Despite the setting of the woods/forest that all of these movies have in common, none of them really use it to their advantage more than just the remoteness. For all of it’s issues, Blair Witch actually did that pretty well.

Anyways I have started watching Ash vs. Evil Dead and it’s not bad and I should probably watch Army of Darkness soon.

If you’re looking for rules consistency in the Evil Dead movies I think you’re missing the point.

Hehe, I know and it’s not meant to be meaningful commentary. I was going in dark as a millenial having nothing but the legend as context so my comments are mostly tongue in cheek. Evil Dead is kind of a pop cultural touchstone so it’s hard to experience it in the same context as when it came out. Although the original Halloween and Nightmare on Elm Street still hold up, Friday the 13th is similarly inconsistent but doesn’t have the same amount of prop effects to keep it relevant.

I genuinely enjoyed Evil Dead 2 but I can’t stop being fascinated that the same director made the Tobey Maguire Spiderman movies (totally not for me).

Don’t forget Darkman!

Just be aware that AoD dives deep into the camp that ED2 started. It’s not really horror at all; more like gothic time travel sorta. And it’s a truly, gloriously awful movie. I saw it in the theater when it first released and seriously thought it was the worst thing I’d ever seen on the silver screen. I’ve since changed my tune a bit, but it’s on par with the Monty Python films as far as film quality and quotable lines go.

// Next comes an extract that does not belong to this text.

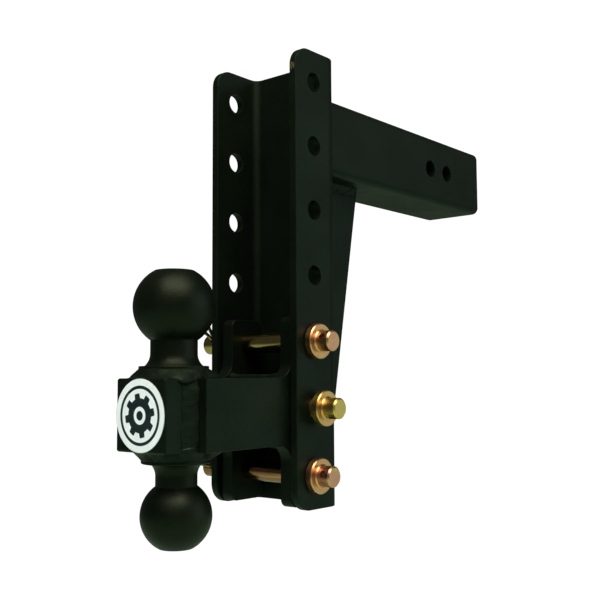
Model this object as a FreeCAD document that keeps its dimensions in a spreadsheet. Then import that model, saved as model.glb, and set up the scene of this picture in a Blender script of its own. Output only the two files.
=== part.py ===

You may also be aware that there are multiple cuts of AoD out there, some of which contain more, uh, “classic lines” than others. I would avoid the Bruce Campbell vs Army of Darkness version, I think it’s called? At least the first time out. It played it a lot straighter than the version I first saw. Has an alternate ending and everything.

It got reupped for season 2, so there’s that in our future.

In the same vein, don’t forget Raimi’s Drag Me To Hell if you’ve not seen it.